SET PROBLEM - Beneath this instruction is a block of data; output from it exactly the lines that run from the one containing "tools.append(spot(V(upright_x[side], lag_face, z), BACK))" through the one containing "bpy.data.objects.remove(obj)", inclusive.

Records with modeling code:
------------------------------------

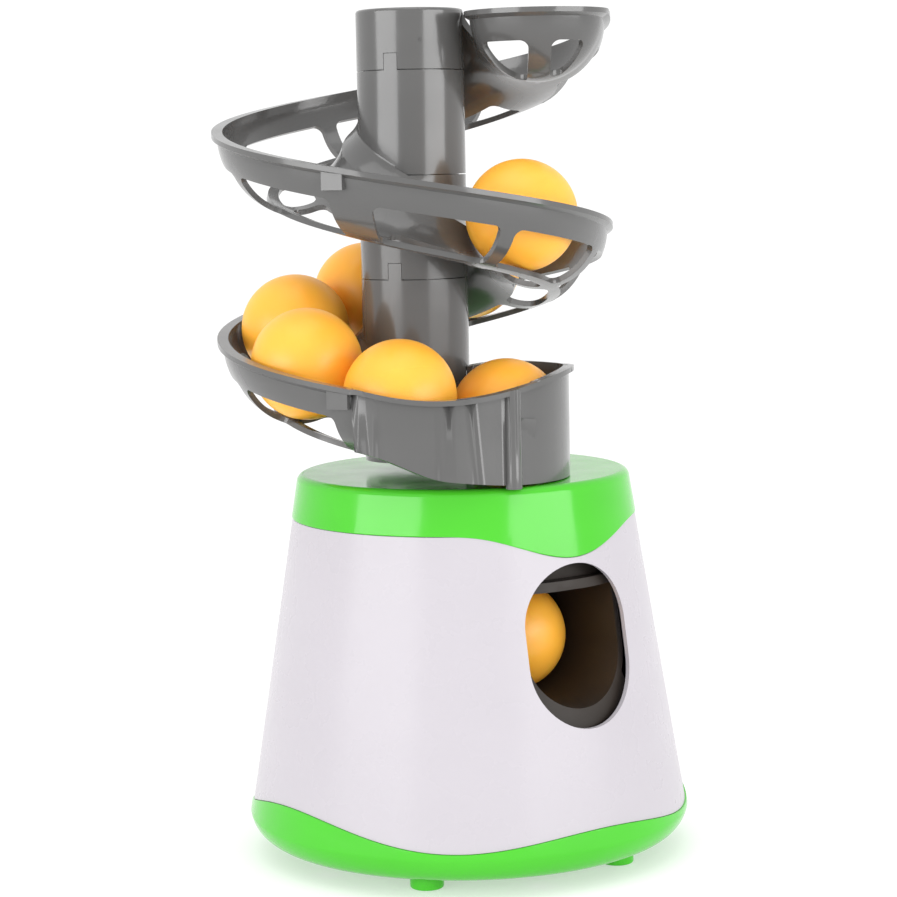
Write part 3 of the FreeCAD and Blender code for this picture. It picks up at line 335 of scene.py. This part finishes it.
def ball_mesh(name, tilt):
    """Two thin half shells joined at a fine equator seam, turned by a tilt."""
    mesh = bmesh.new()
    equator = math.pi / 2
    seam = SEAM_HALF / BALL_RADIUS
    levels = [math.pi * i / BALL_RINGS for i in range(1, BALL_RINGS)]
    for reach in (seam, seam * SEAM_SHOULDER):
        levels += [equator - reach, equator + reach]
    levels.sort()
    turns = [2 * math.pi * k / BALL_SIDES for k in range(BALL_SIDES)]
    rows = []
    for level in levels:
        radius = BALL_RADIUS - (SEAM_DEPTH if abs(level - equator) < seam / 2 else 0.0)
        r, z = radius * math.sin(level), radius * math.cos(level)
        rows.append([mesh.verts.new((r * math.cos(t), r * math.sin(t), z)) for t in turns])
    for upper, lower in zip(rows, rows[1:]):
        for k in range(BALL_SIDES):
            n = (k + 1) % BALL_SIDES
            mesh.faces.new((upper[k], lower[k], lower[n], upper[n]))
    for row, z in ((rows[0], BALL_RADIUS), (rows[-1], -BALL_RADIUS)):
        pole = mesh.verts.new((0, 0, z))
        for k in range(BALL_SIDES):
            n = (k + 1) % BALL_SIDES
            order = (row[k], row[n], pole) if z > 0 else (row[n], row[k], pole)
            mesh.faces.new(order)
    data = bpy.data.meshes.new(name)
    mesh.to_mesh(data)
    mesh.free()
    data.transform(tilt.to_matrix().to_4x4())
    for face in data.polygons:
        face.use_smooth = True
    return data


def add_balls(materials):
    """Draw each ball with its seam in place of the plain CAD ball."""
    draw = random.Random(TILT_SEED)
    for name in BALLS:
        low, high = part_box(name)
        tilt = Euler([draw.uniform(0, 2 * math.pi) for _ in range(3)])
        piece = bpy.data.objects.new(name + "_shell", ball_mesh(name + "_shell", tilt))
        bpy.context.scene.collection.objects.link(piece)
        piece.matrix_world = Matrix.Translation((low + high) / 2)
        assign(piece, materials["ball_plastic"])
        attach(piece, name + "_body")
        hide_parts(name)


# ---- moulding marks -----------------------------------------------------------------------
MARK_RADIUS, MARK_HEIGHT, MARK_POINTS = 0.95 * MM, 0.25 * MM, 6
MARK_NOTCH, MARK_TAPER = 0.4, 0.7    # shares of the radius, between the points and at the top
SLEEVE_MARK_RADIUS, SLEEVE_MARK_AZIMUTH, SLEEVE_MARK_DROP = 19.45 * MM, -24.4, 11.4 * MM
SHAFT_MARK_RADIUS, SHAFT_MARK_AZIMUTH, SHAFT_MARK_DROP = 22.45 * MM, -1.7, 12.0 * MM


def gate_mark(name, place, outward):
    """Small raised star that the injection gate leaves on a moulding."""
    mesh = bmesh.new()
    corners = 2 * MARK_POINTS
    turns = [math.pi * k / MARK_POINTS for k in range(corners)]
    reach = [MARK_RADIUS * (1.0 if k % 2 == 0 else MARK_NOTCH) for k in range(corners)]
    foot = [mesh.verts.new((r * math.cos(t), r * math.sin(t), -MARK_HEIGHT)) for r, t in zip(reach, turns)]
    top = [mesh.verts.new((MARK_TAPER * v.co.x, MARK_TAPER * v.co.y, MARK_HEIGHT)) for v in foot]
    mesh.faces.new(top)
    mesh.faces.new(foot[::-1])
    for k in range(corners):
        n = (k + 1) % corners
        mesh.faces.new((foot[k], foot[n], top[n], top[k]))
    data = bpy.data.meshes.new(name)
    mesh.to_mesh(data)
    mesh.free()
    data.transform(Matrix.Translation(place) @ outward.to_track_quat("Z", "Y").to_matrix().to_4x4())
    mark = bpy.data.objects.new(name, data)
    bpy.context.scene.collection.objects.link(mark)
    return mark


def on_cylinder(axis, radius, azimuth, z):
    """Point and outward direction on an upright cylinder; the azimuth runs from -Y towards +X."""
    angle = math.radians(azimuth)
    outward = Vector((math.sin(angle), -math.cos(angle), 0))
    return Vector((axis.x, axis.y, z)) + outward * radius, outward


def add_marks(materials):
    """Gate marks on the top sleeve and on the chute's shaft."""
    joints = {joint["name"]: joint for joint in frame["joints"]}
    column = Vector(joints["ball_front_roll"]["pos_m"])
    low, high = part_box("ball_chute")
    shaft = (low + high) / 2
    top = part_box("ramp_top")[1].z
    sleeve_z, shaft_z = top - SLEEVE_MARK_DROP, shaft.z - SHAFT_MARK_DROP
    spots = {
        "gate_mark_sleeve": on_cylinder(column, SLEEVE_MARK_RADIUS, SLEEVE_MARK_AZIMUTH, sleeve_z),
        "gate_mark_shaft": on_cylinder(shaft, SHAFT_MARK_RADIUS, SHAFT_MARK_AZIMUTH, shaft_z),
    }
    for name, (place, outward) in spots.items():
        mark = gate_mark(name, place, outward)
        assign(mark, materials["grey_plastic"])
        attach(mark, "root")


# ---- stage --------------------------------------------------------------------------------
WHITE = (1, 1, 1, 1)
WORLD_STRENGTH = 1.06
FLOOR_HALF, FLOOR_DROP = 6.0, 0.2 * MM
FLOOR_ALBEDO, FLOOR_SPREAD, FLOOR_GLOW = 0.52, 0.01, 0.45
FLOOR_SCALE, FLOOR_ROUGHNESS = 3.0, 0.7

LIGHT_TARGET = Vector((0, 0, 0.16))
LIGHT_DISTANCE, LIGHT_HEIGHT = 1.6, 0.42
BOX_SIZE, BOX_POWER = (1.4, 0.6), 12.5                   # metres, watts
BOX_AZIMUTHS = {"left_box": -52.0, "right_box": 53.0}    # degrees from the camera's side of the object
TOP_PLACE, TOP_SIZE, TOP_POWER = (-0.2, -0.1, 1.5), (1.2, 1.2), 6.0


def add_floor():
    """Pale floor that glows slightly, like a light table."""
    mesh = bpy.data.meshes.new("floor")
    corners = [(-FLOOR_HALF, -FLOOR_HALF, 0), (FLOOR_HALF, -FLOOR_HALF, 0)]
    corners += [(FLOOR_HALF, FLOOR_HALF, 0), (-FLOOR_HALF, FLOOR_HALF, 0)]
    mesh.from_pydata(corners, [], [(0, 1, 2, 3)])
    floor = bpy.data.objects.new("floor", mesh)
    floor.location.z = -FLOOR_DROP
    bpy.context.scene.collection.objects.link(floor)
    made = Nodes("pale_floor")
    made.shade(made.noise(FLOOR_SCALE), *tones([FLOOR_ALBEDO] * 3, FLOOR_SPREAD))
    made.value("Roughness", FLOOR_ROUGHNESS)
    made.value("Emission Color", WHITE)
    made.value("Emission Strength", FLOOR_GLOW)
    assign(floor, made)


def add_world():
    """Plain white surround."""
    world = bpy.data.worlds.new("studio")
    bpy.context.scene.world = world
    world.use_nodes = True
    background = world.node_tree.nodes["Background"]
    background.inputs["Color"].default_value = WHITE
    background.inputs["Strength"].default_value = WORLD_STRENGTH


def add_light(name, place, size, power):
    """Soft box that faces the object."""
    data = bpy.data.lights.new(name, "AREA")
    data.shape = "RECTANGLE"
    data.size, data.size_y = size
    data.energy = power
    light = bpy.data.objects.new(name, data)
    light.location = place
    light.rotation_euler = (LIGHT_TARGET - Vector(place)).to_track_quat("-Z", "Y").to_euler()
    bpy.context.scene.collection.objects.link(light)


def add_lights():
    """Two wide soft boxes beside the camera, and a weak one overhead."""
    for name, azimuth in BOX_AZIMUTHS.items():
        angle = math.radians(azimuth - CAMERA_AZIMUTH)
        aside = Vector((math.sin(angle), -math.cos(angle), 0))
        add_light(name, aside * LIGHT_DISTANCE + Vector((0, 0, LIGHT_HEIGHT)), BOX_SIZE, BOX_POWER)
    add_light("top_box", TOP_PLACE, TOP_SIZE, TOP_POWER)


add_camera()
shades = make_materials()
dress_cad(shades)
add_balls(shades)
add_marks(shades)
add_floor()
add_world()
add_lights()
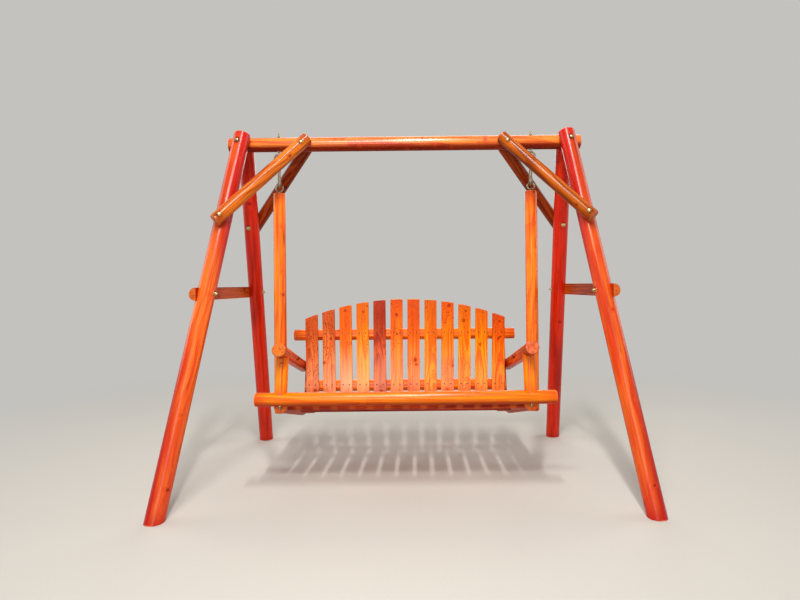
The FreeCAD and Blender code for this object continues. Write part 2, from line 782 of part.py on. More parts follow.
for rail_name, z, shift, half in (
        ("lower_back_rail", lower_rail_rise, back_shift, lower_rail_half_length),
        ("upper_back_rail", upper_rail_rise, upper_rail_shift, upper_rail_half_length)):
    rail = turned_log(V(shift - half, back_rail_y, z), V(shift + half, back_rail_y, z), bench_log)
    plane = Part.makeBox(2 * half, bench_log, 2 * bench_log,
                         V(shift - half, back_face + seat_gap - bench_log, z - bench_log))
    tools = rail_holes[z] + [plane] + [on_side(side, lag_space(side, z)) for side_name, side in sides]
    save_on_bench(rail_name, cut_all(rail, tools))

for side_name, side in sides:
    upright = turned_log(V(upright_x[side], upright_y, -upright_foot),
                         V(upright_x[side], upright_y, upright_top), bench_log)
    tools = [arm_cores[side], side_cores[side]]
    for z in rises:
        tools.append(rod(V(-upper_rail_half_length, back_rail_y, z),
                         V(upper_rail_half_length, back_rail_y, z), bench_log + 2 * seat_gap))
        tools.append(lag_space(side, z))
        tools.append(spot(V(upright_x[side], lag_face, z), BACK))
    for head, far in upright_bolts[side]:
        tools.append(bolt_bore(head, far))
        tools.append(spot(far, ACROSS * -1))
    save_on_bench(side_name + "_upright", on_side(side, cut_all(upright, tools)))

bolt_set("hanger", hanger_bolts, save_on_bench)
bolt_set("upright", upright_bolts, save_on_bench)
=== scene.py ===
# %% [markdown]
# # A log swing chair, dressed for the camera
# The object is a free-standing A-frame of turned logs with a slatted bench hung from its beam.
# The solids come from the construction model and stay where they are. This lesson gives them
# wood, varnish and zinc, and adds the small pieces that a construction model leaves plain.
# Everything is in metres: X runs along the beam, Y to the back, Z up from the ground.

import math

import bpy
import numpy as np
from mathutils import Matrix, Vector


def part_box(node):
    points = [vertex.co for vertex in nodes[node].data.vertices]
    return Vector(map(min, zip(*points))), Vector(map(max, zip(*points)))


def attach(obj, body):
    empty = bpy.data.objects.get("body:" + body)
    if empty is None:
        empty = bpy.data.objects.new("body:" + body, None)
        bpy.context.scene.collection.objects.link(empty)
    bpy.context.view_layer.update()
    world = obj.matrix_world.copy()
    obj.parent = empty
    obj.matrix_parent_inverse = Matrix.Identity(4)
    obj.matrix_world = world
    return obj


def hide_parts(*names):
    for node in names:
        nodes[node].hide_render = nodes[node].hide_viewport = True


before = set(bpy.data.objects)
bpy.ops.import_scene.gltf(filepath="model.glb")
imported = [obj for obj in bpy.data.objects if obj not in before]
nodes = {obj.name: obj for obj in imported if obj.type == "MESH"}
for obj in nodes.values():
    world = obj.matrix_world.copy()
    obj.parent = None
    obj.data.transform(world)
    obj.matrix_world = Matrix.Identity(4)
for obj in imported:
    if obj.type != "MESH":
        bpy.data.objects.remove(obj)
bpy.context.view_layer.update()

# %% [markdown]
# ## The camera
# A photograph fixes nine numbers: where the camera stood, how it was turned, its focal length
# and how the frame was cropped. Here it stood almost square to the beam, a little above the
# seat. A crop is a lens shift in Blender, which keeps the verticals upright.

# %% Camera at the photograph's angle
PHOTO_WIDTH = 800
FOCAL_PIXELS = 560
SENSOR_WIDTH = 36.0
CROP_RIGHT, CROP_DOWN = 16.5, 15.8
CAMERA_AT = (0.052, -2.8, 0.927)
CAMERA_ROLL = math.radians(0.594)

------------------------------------

OUTPUT -
        tools.append(spot(V(upright_x[side], lag_face, z), BACK))
    for head, far in upright_bolts[side]:
        tools.append(bolt_bore(head, far))
        tools.append(spot(far, ACROSS * -1))
    save_on_bench(side_name + "_upright", on_side(side, cut_all(upright, tools)))

bolt_set("hanger", hanger_bolts, save_on_bench)
bolt_set("upright", upright_bolts, save_on_bench)
=== scene.py ===
# %% [markdown]
# # A log swing chair, dressed for the camera
# The object is a free-standing A-frame of turned logs with a slatted bench hung from its beam.
# The solids come from the construction model and stay where they are. This lesson gives them
# wood, varnish and zinc, and adds the small pieces that a construction model leaves plain.
# Everything is in metres: X runs along the beam, Y to the back, Z up from the ground.

import math

import bpy
import numpy as np
from mathutils import Matrix, Vector


def part_box(node):
    points = [vertex.co for vertex in nodes[node].data.vertices]
    return Vector(map(min, zip(*points))), Vector(map(max, zip(*points)))


def attach(obj, body):
    empty = bpy.data.objects.get("body:" + body)
    if empty is None:
        empty = bpy.data.objects.new("body:" + body, None)
        bpy.context.scene.collection.objects.link(empty)
    bpy.context.view_layer.update()
    world = obj.matrix_world.copy()
    obj.parent = empty
    obj.matrix_parent_inverse = Matrix.Identity(4)
    obj.matrix_world = world
    return obj


def hide_parts(*names):
    for node in names:
        nodes[node].hide_render = nodes[node].hide_viewport = True


before = set(bpy.data.objects)
bpy.ops.import_scene.gltf(filepath="model.glb")
imported = [obj for obj in bpy.data.objects if obj not in before]
nodes = {obj.name: obj for obj in imported if obj.type == "MESH"}
for obj in nodes.values():
    world = obj.matrix_world.copy()
    obj.parent = None
    obj.data.transform(world)
    obj.matrix_world = Matrix.Identity(4)
for obj in imported:
    if obj.type != "MESH":
        bpy.data.objects.remove(obj)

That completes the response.